§ Input for this task

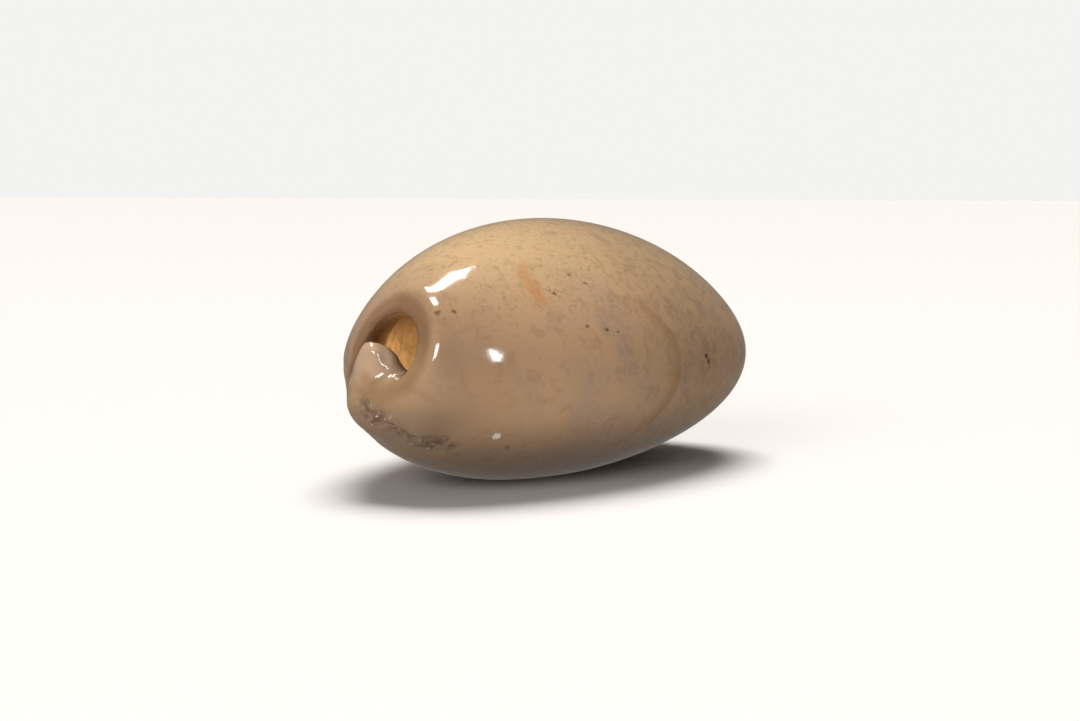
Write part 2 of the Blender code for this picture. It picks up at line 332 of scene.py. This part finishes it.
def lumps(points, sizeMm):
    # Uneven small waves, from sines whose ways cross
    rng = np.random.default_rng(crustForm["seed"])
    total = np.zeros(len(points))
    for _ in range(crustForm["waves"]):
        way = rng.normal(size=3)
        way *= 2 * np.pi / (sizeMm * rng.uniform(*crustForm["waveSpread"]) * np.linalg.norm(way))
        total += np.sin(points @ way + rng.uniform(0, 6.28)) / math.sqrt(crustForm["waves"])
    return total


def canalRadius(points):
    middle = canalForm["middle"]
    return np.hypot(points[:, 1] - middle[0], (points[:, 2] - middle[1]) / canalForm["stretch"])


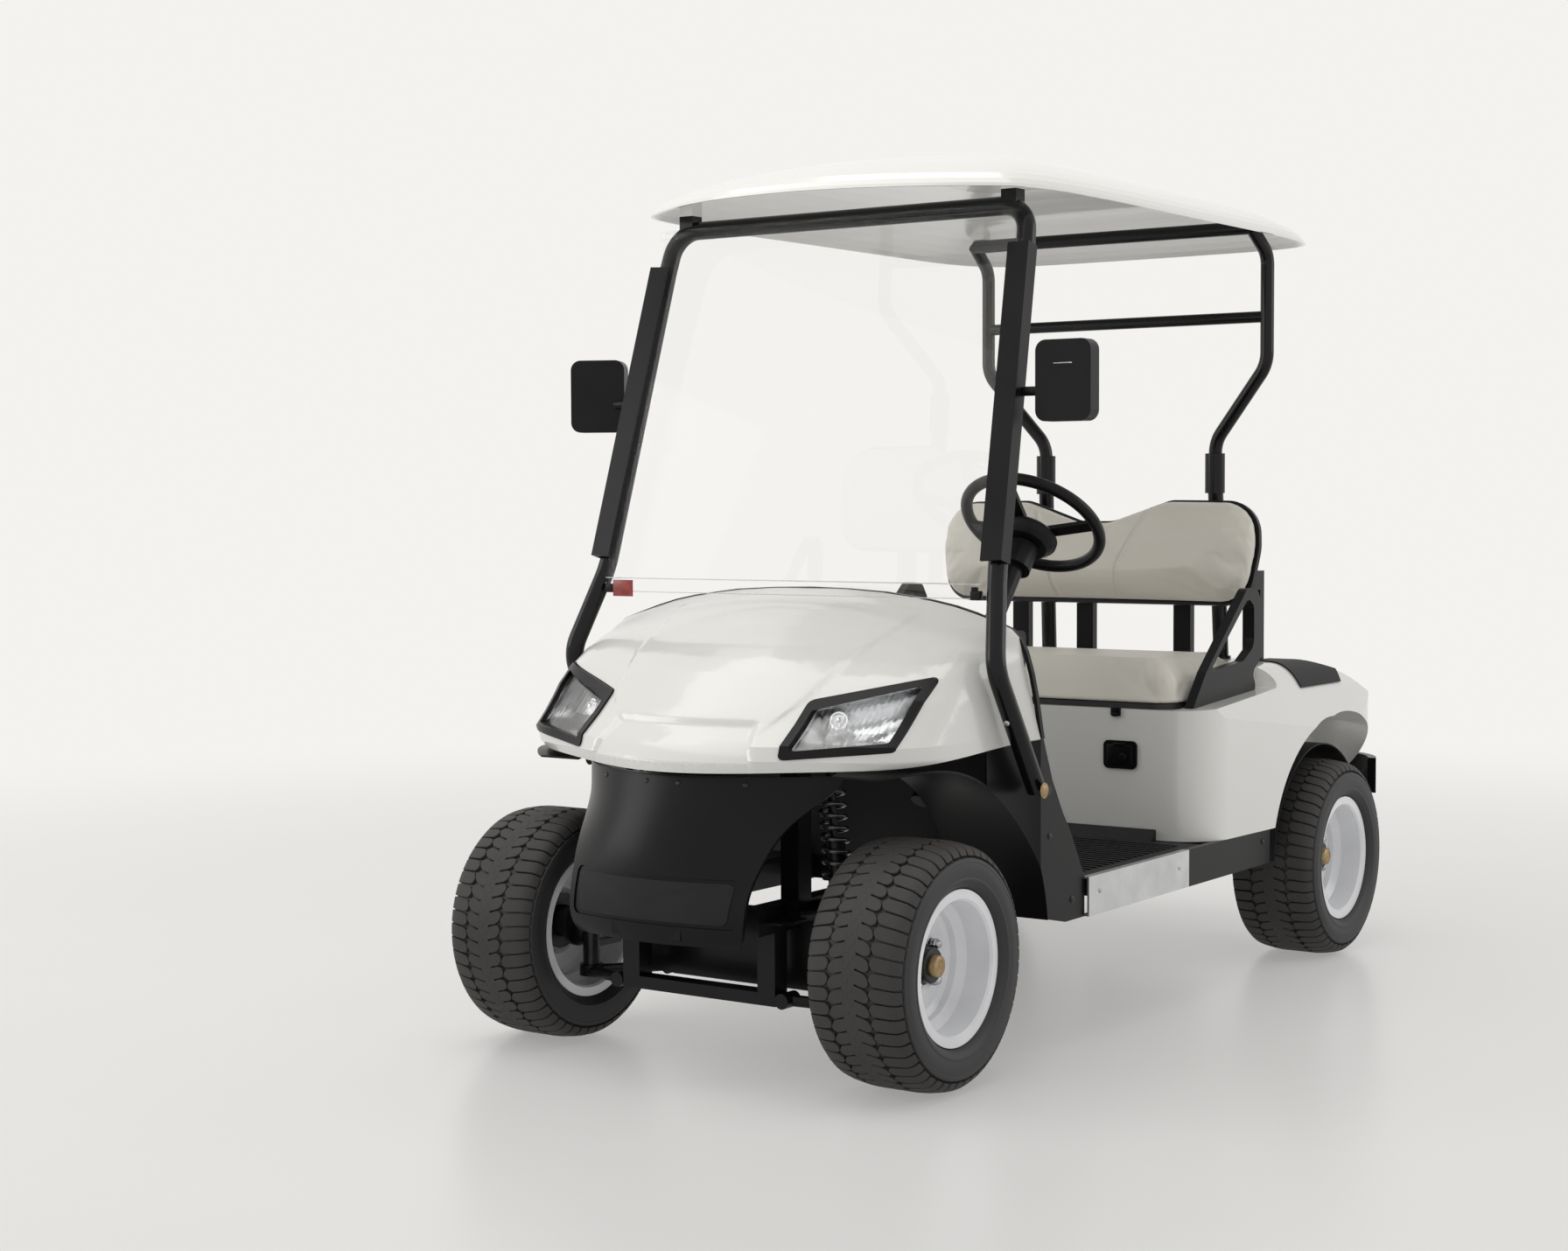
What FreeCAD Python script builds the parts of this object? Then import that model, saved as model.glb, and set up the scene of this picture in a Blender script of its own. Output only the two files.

§ Task details
All of the entries above should be written out again exactly.

§ Exercise solution
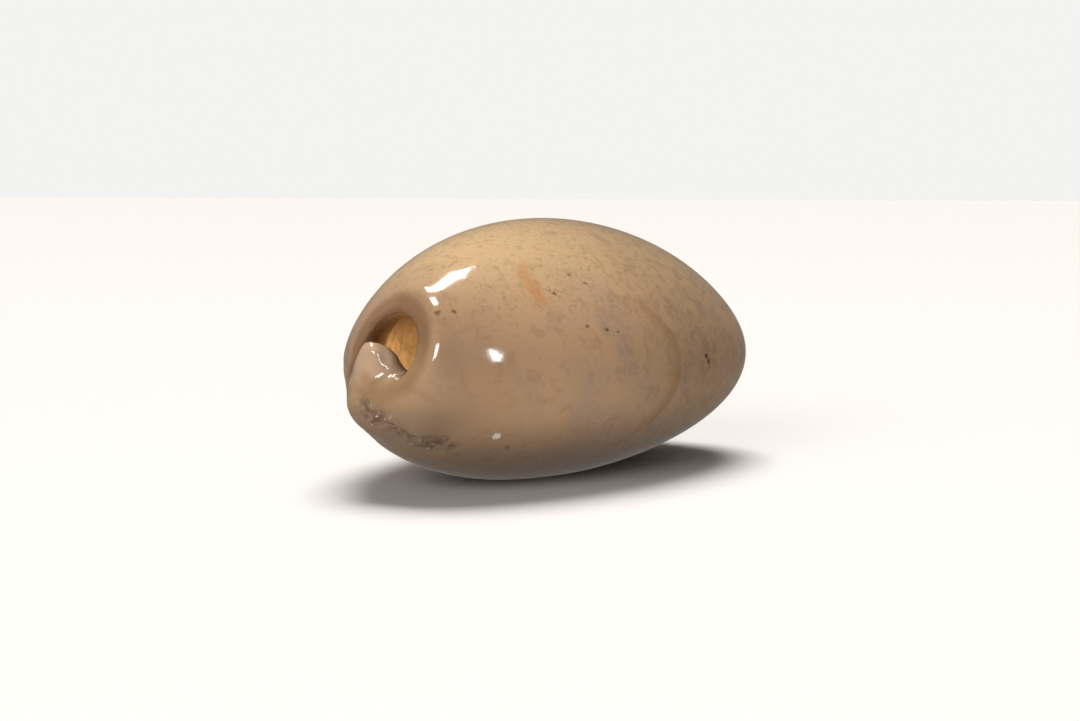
Write part 2 of the Blender code for this picture. It picks up at line 332 of scene.py. This part finishes it.
def lumps(points, sizeMm):
    # Uneven small waves, from sines whose ways cross
    rng = np.random.default_rng(crustForm["seed"])
    total = np.zeros(len(points))
    for _ in range(crustForm["waves"]):
        way = rng.normal(size=3)
        way *= 2 * np.pi / (sizeMm * rng.uniform(*crustForm["waveSpread"]) * np.linalg.norm(way))
        total += np.sin(points @ way + rng.uniform(0, 6.28)) / math.sqrt(crustForm["waves"])
    return total


def canalRadius(points):
    middle = canalForm["middle"]
    return np.hypot(points[:, 1] - middle[0], (points[:, 2] - middle[1]) / canalForm["stretch"])


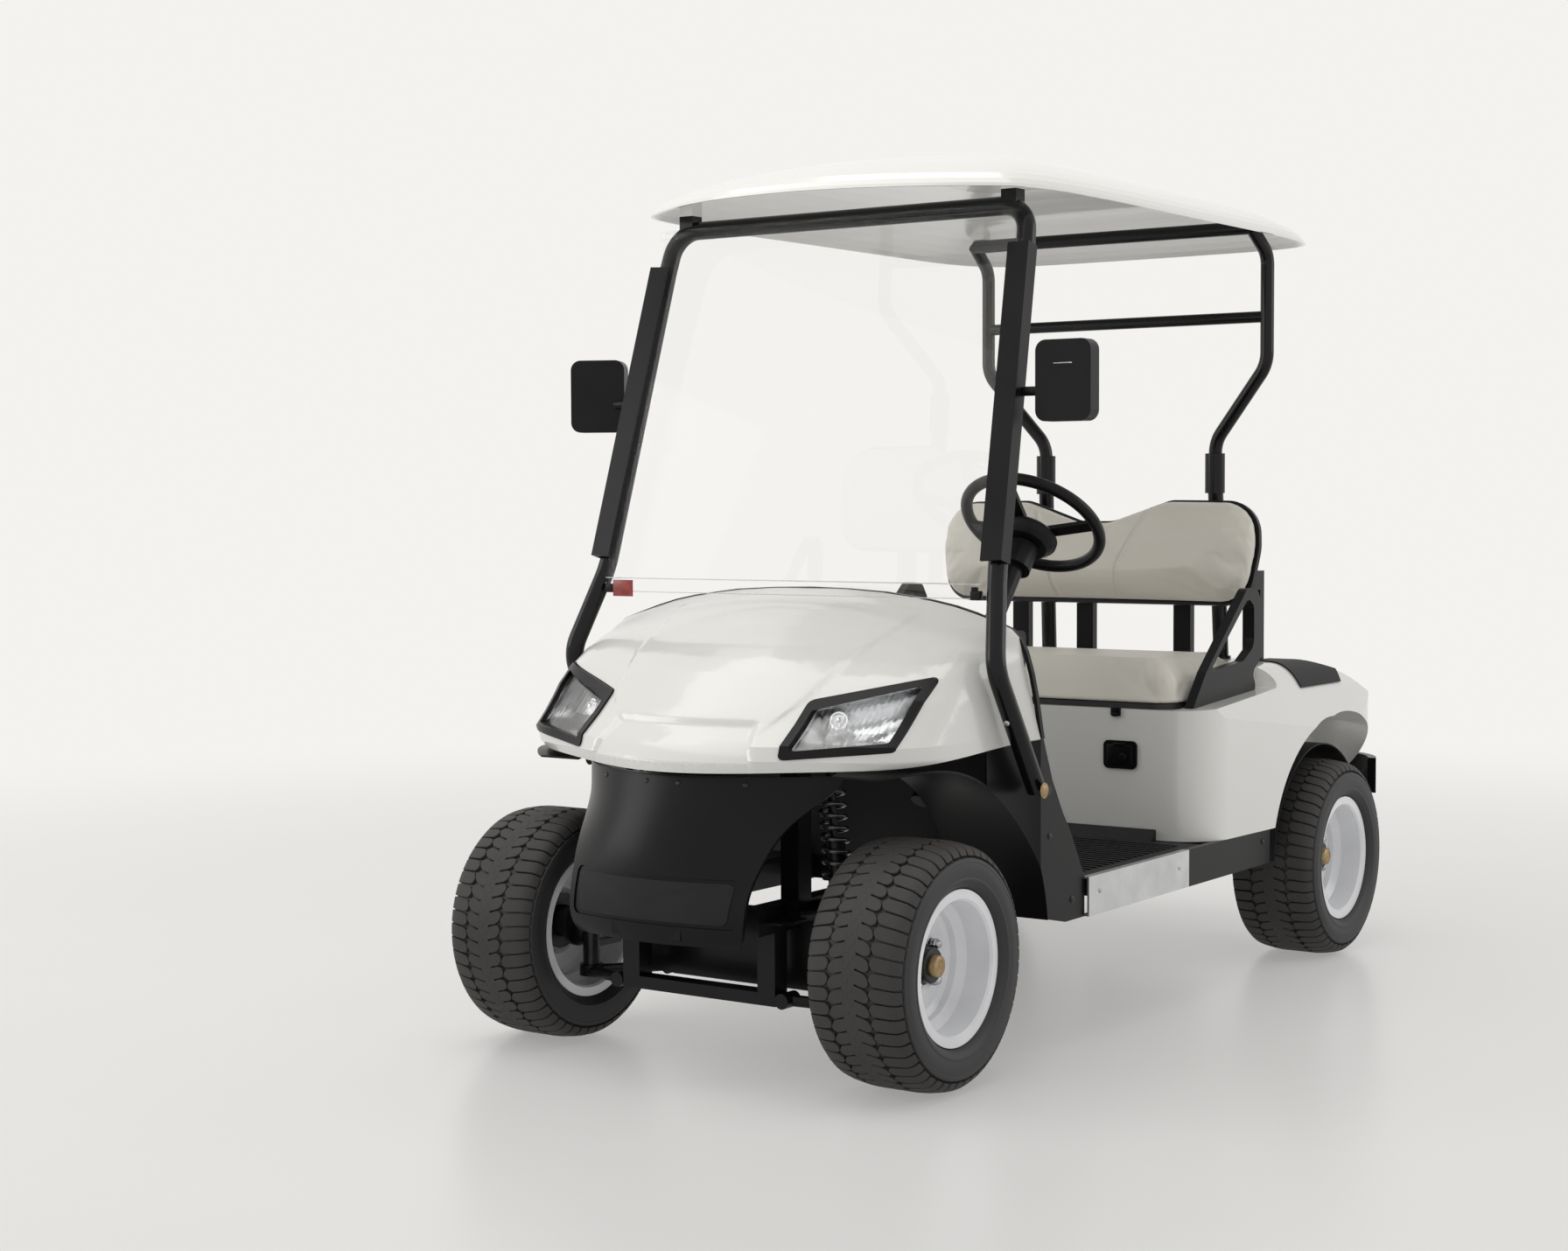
What FreeCAD Python script builds the parts of this object? Then import that model, saved as model.glb, and set up the scene of this picture in a Blender script of its own. Output only the two files.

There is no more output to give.